Shouldn’t I, a self-perceived “adult Christian”, be able to assimilate more than just a couple of verses? I’m just a baby attempting to walk.
Thoughts Bible, Spiritual Discipline
Recently I was talking to a small group member about some issues we have with CFC. There are some issues that I disagree or question. I disagree with infant baptism. I question the practical implementations of the courtship model (but agree w/ the underlying principles), if we can be training people better, and some other minor issues. All in all, I probably disagree with maybe 10% of what CFC does. Sometimes that 10% seems like so much but it also means that I do agree with 90% of all that CFC does and I think CFC does that 90% exceptionally well.

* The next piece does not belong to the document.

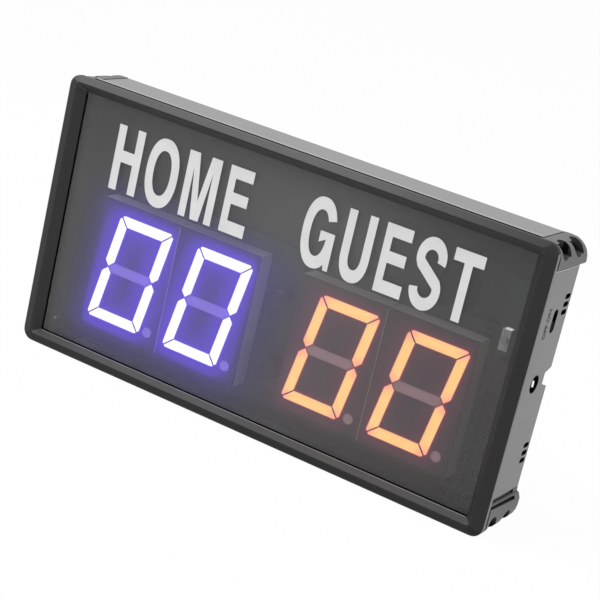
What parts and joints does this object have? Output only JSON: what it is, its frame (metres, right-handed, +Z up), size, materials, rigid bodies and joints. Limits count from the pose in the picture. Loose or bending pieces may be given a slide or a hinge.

There will always be something I disagree with no matter which church I attend. There is no perfect church. What is not to say that something that I may disagree with now, I will agree with later and vice versa as I grow in my faith and understanding? So long as I agree with the core mission and theology, the majority of methods, and am growing and benefiting in my walk with Jesus, then I should not discard it based on a few differences (though core theological differences would be a completely different matter). Though I might have disagreements, CFC is my church and I will continue to support it.